■ DATASET EXCERPTS:
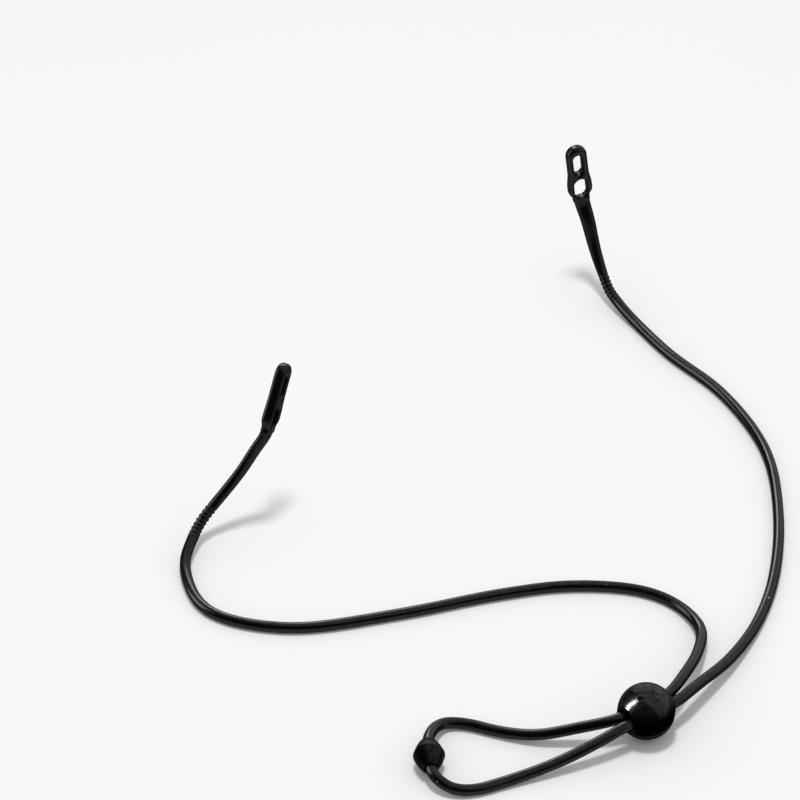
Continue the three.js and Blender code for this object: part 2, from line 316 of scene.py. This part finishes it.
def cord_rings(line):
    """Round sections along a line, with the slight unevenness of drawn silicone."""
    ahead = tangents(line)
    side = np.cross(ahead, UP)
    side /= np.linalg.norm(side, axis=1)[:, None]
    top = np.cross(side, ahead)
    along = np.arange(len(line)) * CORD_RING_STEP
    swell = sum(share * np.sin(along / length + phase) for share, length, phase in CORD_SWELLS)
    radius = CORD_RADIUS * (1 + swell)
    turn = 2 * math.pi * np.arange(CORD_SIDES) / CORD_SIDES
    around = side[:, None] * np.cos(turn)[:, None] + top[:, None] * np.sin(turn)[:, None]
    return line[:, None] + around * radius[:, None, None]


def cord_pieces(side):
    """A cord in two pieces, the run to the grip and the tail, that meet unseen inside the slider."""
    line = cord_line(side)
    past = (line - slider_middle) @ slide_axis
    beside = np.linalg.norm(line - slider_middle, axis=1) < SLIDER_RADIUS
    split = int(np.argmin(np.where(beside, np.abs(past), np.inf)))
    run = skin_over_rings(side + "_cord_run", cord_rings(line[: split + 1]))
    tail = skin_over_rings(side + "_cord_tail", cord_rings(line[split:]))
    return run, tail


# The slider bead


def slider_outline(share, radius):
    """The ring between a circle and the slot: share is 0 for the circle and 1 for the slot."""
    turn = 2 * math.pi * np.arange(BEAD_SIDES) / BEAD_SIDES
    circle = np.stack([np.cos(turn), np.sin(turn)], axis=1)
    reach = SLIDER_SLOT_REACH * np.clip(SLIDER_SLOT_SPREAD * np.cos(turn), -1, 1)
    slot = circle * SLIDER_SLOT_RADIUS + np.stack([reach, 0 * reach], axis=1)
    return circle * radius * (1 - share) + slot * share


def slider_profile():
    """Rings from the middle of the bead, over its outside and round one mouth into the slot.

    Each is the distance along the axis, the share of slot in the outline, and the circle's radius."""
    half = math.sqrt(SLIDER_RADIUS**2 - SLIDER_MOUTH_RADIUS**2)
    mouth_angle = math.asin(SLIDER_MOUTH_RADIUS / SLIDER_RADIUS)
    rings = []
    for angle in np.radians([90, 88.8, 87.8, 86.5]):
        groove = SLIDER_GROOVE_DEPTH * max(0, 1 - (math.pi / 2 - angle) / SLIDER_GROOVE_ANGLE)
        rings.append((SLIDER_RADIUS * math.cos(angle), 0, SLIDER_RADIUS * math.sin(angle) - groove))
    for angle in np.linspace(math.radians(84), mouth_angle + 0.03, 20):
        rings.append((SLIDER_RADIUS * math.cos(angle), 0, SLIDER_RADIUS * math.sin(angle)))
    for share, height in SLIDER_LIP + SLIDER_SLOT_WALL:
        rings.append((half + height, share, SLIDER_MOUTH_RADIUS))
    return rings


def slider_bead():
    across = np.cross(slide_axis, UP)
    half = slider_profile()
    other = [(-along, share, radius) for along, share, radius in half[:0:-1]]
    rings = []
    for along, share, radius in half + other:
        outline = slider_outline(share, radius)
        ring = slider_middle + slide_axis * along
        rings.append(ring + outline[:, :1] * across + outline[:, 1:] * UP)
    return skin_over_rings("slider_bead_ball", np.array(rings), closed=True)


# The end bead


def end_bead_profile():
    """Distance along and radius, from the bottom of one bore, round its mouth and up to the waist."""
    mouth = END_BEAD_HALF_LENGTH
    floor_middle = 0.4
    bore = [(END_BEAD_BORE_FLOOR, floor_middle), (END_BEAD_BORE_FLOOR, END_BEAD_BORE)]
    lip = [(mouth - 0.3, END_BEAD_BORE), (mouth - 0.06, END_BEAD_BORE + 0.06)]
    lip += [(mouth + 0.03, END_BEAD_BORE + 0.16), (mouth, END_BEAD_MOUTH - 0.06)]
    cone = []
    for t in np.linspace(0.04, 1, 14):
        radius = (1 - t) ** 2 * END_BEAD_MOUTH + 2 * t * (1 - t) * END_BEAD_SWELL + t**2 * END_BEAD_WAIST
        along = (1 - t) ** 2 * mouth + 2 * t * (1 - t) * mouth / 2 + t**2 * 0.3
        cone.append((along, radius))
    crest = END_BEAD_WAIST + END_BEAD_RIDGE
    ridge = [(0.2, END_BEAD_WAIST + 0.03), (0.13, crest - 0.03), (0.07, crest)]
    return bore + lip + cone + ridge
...
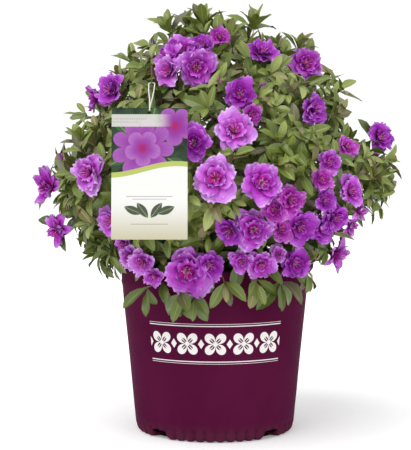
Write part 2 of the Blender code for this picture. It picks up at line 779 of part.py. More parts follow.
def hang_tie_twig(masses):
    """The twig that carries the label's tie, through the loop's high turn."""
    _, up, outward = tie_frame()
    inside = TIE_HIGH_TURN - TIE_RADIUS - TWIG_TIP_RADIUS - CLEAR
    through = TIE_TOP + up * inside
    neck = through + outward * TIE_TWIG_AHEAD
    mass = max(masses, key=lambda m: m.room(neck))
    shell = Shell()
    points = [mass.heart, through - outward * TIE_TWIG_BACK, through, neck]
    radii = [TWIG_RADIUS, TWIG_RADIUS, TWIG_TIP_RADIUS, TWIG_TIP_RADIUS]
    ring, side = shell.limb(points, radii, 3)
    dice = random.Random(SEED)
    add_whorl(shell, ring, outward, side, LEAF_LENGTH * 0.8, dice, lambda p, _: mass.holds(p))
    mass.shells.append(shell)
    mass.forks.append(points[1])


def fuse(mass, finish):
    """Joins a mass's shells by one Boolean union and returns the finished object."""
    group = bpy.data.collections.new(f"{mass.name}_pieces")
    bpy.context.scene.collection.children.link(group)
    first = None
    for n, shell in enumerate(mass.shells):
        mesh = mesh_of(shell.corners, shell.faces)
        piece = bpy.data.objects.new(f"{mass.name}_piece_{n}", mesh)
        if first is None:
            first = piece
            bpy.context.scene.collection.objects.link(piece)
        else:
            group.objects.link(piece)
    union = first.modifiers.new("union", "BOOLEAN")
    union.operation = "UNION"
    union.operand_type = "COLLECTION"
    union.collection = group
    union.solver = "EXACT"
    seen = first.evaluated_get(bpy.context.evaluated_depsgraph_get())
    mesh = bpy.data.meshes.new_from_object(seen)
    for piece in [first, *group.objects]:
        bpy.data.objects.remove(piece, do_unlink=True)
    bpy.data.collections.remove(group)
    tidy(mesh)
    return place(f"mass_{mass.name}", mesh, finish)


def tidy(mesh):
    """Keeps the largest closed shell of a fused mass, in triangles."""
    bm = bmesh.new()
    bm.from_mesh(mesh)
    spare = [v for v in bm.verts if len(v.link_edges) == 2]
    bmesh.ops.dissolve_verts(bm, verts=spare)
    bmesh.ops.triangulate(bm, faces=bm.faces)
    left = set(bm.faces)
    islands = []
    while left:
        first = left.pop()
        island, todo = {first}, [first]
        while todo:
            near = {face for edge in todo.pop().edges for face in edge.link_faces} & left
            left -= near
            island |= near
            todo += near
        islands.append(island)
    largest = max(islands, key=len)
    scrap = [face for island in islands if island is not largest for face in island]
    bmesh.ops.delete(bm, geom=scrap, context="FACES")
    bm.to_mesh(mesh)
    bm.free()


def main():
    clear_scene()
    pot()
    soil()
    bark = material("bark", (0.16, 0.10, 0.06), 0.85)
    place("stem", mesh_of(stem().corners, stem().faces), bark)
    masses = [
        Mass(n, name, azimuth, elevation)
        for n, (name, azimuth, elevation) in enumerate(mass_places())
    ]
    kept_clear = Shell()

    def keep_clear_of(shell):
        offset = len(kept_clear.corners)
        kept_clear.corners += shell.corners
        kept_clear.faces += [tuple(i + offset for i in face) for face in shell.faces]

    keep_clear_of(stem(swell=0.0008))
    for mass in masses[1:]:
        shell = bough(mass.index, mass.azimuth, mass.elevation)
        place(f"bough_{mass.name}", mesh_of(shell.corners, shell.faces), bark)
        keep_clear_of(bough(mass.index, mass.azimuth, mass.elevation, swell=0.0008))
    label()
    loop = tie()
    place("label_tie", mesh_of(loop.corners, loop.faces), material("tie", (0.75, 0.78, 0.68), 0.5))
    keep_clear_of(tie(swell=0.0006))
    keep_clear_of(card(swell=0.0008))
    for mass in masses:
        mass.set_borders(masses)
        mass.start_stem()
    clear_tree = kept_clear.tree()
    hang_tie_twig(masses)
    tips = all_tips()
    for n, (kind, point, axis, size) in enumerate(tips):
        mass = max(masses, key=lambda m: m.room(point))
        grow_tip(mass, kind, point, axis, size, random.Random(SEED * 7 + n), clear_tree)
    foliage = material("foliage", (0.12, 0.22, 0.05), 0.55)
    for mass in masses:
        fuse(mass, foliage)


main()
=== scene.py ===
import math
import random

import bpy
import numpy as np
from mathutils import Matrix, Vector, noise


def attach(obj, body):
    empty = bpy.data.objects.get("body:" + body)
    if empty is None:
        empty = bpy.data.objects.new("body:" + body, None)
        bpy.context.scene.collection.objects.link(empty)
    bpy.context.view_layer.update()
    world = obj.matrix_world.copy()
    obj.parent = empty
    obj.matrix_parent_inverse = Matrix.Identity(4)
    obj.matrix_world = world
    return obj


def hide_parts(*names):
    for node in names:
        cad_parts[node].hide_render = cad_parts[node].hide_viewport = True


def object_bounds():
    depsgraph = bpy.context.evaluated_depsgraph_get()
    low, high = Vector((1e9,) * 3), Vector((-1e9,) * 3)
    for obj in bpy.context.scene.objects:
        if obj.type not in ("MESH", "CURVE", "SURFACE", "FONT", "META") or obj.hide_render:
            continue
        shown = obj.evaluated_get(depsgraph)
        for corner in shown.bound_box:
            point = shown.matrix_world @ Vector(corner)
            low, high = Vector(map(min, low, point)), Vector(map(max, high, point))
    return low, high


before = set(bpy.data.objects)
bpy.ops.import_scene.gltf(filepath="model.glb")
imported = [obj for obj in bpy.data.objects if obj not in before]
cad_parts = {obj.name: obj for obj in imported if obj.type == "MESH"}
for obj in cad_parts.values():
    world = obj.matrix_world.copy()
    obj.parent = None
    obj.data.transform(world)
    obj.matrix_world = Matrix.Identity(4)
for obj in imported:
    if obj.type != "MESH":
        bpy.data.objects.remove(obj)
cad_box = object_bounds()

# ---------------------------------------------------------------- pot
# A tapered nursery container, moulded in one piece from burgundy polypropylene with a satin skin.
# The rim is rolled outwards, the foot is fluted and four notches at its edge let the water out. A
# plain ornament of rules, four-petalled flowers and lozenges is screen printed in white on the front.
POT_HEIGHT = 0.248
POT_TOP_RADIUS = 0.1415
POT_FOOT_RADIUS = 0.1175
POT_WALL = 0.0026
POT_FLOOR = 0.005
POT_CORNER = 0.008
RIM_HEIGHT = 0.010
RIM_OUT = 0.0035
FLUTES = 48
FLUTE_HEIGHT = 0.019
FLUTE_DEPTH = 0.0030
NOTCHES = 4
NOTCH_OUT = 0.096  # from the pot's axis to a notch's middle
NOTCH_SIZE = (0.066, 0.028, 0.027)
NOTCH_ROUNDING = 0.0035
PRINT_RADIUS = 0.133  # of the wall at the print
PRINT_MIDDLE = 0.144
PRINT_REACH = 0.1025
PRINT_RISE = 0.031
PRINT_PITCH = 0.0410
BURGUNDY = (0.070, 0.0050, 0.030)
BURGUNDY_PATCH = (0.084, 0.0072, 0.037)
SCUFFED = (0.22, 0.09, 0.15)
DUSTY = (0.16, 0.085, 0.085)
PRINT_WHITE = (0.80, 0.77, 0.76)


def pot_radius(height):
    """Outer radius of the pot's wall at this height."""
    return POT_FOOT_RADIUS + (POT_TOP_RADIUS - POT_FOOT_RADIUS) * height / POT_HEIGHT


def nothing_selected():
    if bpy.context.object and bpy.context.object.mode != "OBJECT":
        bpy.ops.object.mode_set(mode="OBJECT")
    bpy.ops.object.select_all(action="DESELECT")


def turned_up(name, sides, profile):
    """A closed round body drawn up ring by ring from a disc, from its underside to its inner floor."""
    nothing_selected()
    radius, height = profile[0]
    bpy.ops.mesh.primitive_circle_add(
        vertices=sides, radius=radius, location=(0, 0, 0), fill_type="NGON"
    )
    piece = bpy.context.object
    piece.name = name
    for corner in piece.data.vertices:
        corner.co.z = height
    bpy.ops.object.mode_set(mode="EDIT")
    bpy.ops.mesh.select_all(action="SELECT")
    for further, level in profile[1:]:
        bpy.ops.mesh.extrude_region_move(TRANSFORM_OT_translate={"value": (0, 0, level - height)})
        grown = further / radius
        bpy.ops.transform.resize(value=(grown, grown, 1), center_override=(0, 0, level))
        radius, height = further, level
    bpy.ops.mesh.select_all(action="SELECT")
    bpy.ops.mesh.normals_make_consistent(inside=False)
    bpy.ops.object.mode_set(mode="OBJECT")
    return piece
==
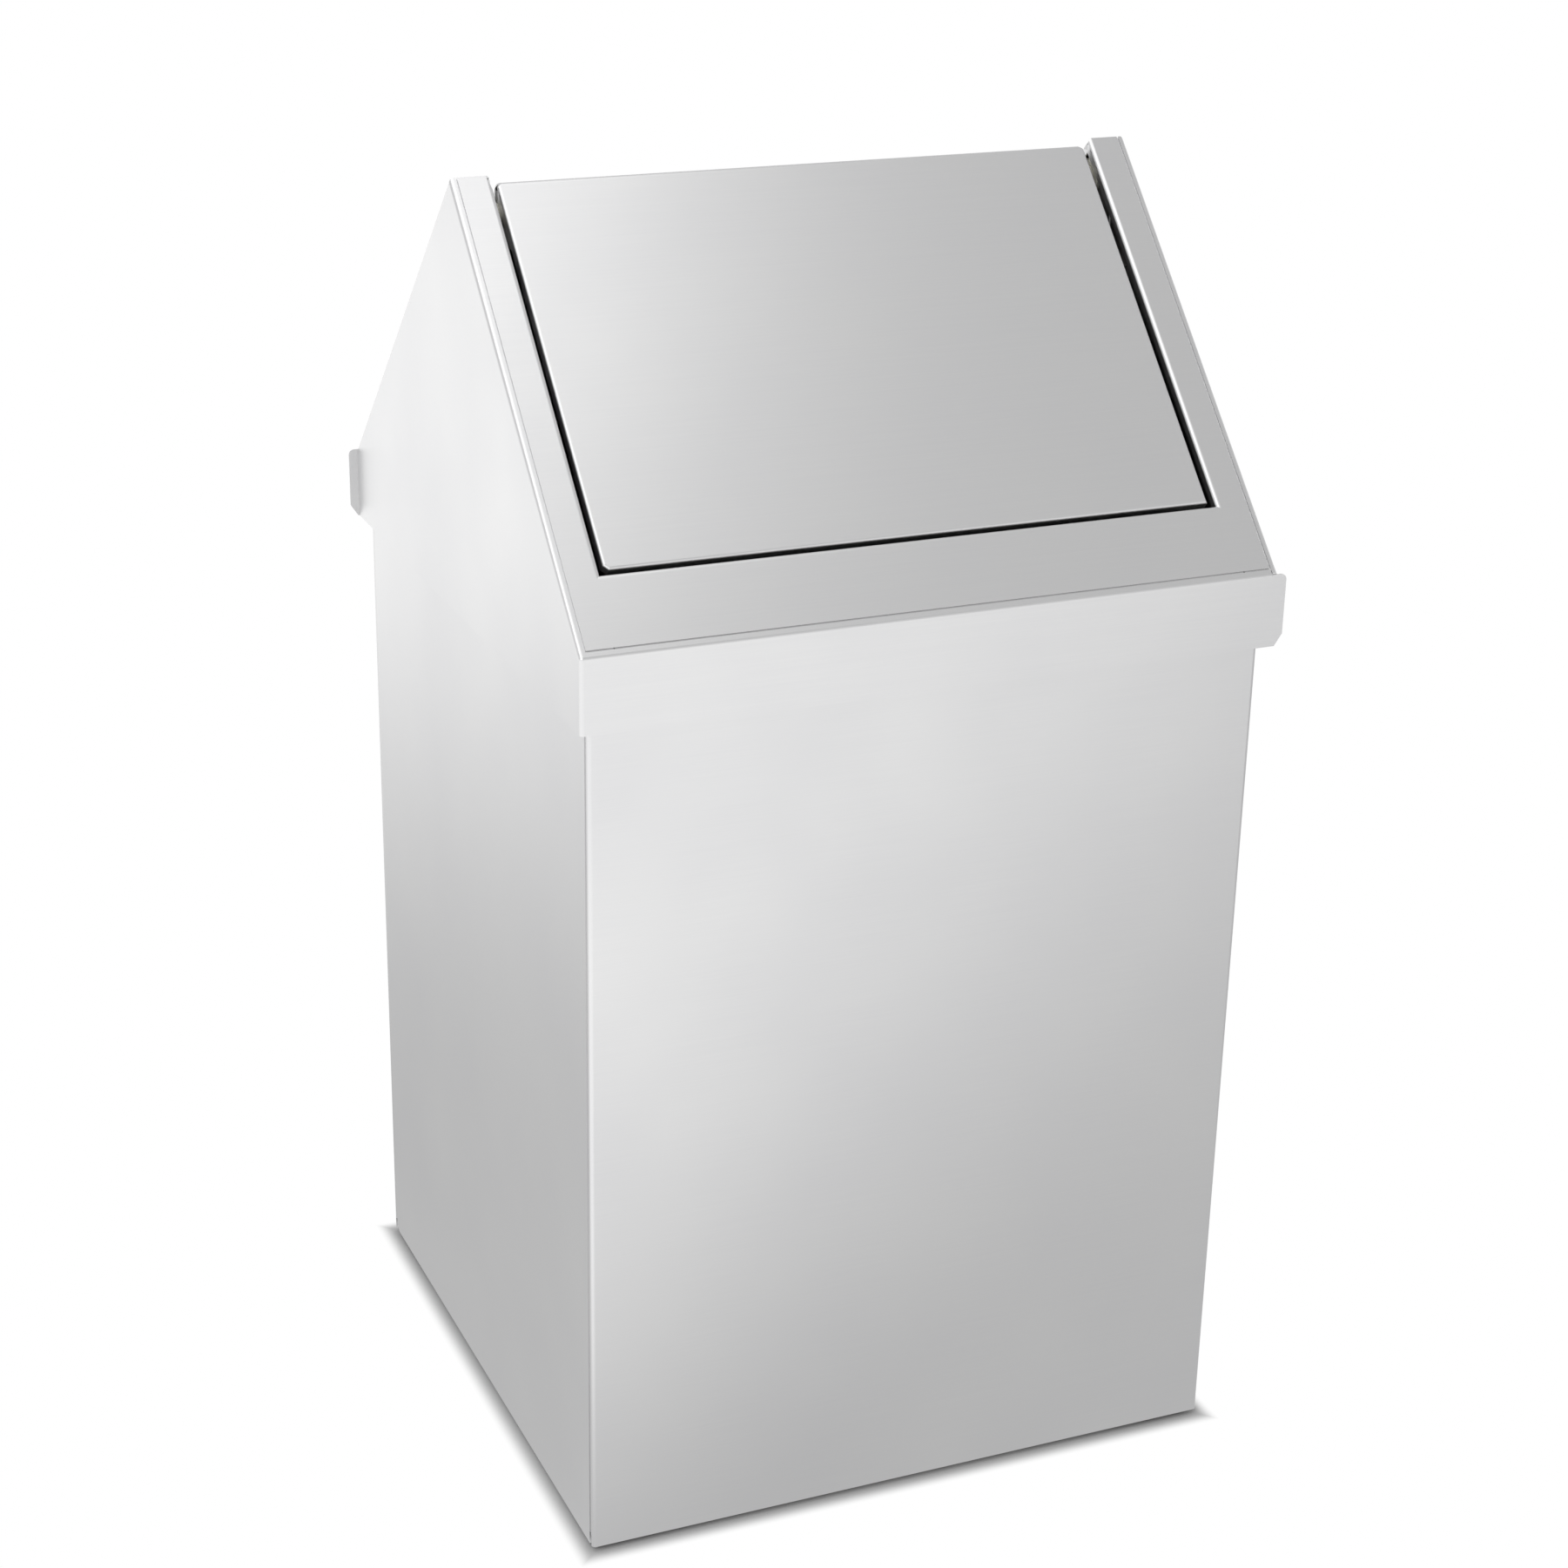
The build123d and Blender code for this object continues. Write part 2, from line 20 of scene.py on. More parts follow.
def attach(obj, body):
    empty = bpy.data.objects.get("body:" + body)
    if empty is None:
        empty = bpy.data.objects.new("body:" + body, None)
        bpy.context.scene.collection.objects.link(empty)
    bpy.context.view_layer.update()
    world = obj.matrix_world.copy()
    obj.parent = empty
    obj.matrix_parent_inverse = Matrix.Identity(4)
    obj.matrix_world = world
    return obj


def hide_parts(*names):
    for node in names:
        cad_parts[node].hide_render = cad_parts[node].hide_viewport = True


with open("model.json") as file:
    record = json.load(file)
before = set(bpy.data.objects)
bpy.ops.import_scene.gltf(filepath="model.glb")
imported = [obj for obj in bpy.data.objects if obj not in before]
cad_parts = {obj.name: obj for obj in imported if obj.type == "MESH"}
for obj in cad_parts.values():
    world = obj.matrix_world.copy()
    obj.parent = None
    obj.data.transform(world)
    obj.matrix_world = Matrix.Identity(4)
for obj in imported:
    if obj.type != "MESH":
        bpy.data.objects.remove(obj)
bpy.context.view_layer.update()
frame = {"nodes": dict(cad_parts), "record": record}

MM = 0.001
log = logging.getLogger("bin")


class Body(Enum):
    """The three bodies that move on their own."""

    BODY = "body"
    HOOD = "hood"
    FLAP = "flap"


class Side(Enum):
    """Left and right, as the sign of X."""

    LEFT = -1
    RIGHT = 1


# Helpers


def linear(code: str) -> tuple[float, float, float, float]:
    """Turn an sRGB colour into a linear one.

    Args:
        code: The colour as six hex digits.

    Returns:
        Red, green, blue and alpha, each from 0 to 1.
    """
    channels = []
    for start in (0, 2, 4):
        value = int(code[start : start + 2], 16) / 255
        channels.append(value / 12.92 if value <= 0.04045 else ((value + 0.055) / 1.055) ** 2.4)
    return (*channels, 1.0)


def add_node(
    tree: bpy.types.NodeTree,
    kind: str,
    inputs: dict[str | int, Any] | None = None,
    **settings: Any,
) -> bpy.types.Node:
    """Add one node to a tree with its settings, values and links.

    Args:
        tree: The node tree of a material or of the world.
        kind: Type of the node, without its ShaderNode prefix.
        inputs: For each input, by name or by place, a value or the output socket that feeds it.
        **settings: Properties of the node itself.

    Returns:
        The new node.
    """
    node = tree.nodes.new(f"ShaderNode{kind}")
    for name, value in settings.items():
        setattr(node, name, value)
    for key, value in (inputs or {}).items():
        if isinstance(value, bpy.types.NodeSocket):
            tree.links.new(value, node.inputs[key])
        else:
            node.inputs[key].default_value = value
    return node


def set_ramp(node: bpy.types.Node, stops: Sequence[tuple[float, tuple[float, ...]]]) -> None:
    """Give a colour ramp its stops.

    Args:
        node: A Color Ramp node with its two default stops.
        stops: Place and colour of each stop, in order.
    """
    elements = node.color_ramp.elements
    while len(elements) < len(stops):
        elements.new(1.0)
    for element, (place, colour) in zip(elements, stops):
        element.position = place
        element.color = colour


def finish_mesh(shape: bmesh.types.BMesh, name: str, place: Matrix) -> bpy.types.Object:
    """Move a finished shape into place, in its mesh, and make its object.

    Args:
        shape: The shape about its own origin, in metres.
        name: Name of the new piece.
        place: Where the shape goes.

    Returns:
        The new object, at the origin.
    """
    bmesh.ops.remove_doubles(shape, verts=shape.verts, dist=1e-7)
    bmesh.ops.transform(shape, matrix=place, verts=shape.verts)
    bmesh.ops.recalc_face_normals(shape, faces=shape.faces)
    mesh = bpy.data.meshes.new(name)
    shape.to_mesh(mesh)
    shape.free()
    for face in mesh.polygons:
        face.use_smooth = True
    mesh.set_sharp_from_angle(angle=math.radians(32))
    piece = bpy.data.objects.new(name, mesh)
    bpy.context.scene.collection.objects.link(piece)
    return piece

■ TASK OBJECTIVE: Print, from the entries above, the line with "keep_clear_of(stem(swell=0.0008))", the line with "depsgraph = bpy.context.evaluated_depsgraph_get()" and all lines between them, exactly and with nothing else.

■ TASK ANSWER:
    keep_clear_of(stem(swell=0.0008))
    for mass in masses[1:]:
        shell = bough(mass.index, mass.azimuth, mass.elevation)
        place(f"bough_{mass.name}", mesh_of(shell.corners, shell.faces), bark)
        keep_clear_of(bough(mass.index, mass.azimuth, mass.elevation, swell=0.0008))
    label()
    loop = tie()
    place("label_tie", mesh_of(loop.corners, loop.faces), material("tie", (0.75, 0.78, 0.68), 0.5))
    keep_clear_of(tie(swell=0.0006))
    keep_clear_of(card(swell=0.0008))
    for mass in masses:
        mass.set_borders(masses)
        mass.start_stem()
    clear_tree = kept_clear.tree()
    hang_tie_twig(masses)
    tips = all_tips()
    for n, (kind, point, axis, size) in enumerate(tips):
        mass = max(masses, key=lambda m: m.room(point))
        grow_tip(mass, kind, point, axis, size, random.Random(SEED * 7 + n), clear_tree)
    foliage = material("foliage", (0.12, 0.22, 0.05), 0.55)
    for mass in masses:
        fuse(mass, foliage)


main()
=== scene.py ===
import math
import random

import bpy
import numpy as np
from mathutils import Matrix, Vector, noise


def attach(obj, body):
    empty = bpy.data.objects.get("body:" + body)
    if empty is None:
        empty = bpy.data.objects.new("body:" + body, None)
        bpy.context.scene.collection.objects.link(empty)
    bpy.context.view_layer.update()
    world = obj.matrix_world.copy()
    obj.parent = empty
    obj.matrix_parent_inverse = Matrix.Identity(4)
    obj.matrix_world = world
    return obj


def hide_parts(*names):
    for node in names:
        cad_parts[node].hide_render = cad_parts[node].hide_viewport = True


def object_bounds():
    depsgraph = bpy.context.evaluated_depsgraph_get()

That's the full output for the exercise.